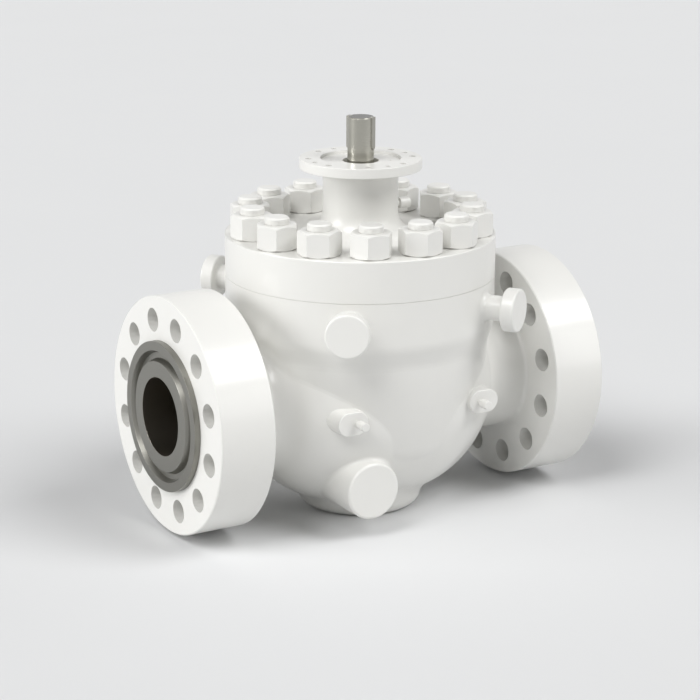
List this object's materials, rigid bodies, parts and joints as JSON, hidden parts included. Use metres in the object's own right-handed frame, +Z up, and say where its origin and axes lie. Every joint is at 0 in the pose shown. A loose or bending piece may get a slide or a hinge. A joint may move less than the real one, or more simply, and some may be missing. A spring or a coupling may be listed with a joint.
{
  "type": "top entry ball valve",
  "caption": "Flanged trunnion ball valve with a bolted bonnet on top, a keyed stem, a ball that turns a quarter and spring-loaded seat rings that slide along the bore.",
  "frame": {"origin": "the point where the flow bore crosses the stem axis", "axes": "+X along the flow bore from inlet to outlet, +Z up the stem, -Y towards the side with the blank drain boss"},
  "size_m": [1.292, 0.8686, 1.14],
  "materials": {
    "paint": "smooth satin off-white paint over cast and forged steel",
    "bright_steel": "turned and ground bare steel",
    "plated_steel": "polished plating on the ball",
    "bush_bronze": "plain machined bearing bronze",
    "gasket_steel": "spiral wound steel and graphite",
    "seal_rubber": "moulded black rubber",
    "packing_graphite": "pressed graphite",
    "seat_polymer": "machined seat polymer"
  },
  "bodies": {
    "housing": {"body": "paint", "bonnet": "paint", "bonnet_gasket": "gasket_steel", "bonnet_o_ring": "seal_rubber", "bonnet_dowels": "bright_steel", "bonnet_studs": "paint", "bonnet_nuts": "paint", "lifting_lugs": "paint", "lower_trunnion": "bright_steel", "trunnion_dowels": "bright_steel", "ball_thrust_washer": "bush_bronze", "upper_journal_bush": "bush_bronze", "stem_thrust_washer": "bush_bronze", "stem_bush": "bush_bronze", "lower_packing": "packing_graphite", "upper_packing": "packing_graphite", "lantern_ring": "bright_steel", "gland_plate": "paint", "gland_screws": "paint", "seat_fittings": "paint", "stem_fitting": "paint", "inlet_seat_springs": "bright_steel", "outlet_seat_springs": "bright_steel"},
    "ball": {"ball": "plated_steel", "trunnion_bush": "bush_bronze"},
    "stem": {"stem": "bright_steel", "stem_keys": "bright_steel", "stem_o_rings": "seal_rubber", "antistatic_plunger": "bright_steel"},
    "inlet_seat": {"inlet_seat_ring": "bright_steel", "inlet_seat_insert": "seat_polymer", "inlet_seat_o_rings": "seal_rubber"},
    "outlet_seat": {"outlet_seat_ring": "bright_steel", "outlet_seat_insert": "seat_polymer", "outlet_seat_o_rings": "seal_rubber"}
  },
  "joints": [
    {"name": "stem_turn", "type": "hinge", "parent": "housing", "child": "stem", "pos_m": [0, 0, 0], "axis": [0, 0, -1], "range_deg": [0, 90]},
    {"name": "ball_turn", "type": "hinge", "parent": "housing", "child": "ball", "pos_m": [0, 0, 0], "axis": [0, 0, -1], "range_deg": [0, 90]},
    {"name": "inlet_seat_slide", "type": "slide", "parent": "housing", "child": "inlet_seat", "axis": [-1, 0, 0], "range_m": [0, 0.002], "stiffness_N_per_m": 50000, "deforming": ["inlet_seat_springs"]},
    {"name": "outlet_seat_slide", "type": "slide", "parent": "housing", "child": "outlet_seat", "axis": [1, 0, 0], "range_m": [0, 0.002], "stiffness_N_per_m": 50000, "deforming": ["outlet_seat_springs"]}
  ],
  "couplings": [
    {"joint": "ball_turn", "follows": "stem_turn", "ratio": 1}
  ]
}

* [Given task]: Write the material out exactly, with nothing left out.

* [Exercise answer]:
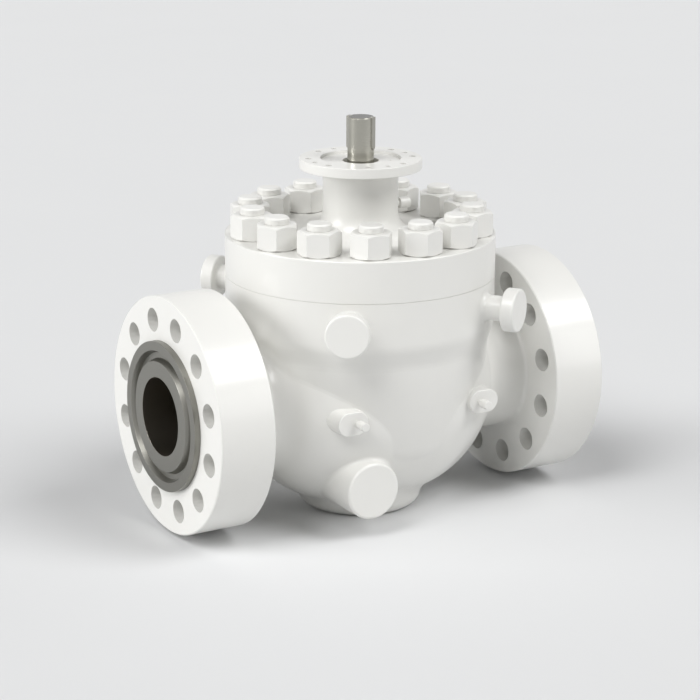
List this object's materials, rigid bodies, parts and joints as JSON, hidden parts included. Use metres in the object's own right-handed frame, +Z up, and say where its origin and axes lie. Every joint is at 0 in the pose shown. A loose or bending piece may get a slide or a hinge. A joint may move less than the real one, or more simply, and some may be missing. A spring or a coupling may be listed with a joint.
{
  "type": "top entry ball valve",
  "caption": "Flanged trunnion ball valve with a bolted bonnet on top, a keyed stem, a ball that turns a quarter and spring-loaded seat rings that slide along the bore.",
  "frame": {"origin": "the point where the flow bore crosses the stem axis", "axes": "+X along the flow bore from inlet to outlet, +Z up the stem, -Y towards the side with the blank drain boss"},
  "size_m": [1.292, 0.8686, 1.14],
  "materials": {
    "paint": "smooth satin off-white paint over cast and forged steel",
    "bright_steel": "turned and ground bare steel",
    "plated_steel": "polished plating on the ball",
    "bush_bronze": "plain machined bearing bronze",
    "gasket_steel": "spiral wound steel and graphite",
    "seal_rubber": "moulded black rubber",
    "packing_graphite": "pressed graphite",
    "seat_polymer": "machined seat polymer"
  },
  "bodies": {
    "housing": {"body": "paint", "bonnet": "paint", "bonnet_gasket": "gasket_steel", "bonnet_o_ring": "seal_rubber", "bonnet_dowels": "bright_steel", "bonnet_studs": "paint", "bonnet_nuts": "paint", "lifting_lugs": "paint", "lower_trunnion": "bright_steel", "trunnion_dowels": "bright_steel", "ball_thrust_washer": "bush_bronze", "upper_journal_bush": "bush_bronze", "stem_thrust_washer": "bush_bronze", "stem_bush": "bush_bronze", "lower_packing": "packing_graphite", "upper_packing": "packing_graphite", "lantern_ring": "bright_steel", "gland_plate": "paint", "gland_screws": "paint", "seat_fittings": "paint", "stem_fitting": "paint", "inlet_seat_springs": "bright_steel", "outlet_seat_springs": "bright_steel"},
    "ball": {"ball": "plated_steel", "trunnion_bush": "bush_bronze"},
    "stem": {"stem": "bright_steel", "stem_keys": "bright_steel", "stem_o_rings": "seal_rubber", "antistatic_plunger": "bright_steel"},
    "inlet_seat": {"inlet_seat_ring": "bright_steel", "inlet_seat_insert": "seat_polymer", "inlet_seat_o_rings": "seal_rubber"},
    "outlet_seat": {"outlet_seat_ring": "bright_steel", "outlet_seat_insert": "seat_polymer", "outlet_seat_o_rings": "seal_rubber"}
  },
  "joints": [
    {"name": "stem_turn", "type": "hinge", "parent": "housing", "child": "stem", "pos_m": [0, 0, 0], "axis": [0, 0, -1], "range_deg": [0, 90]},
    {"name": "ball_turn", "type": "hinge", "parent": "housing", "child": "ball", "pos_m": [0, 0, 0], "axis": [0, 0, -1], "range_deg": [0, 90]},
    {"name": "inlet_seat_slide", "type": "slide", "parent": "housing", "child": "inlet_seat", "axis": [-1, 0, 0], "range_m": [0, 0.002], "stiffness_N_per_m": 50000, "deforming": ["inlet_seat_springs"]},
    {"name": "outlet_seat_slide", "type": "slide", "parent": "housing", "child": "outlet_seat", "axis": [1, 0, 0], "range_m": [0, 0.002], "stiffness_N_per_m": 50000, "deforming": ["outlet_seat_springs"]}
  ],
  "couplings": [
    {"joint": "ball_turn", "follows": "stem_turn", "ratio": 1}
  ]
}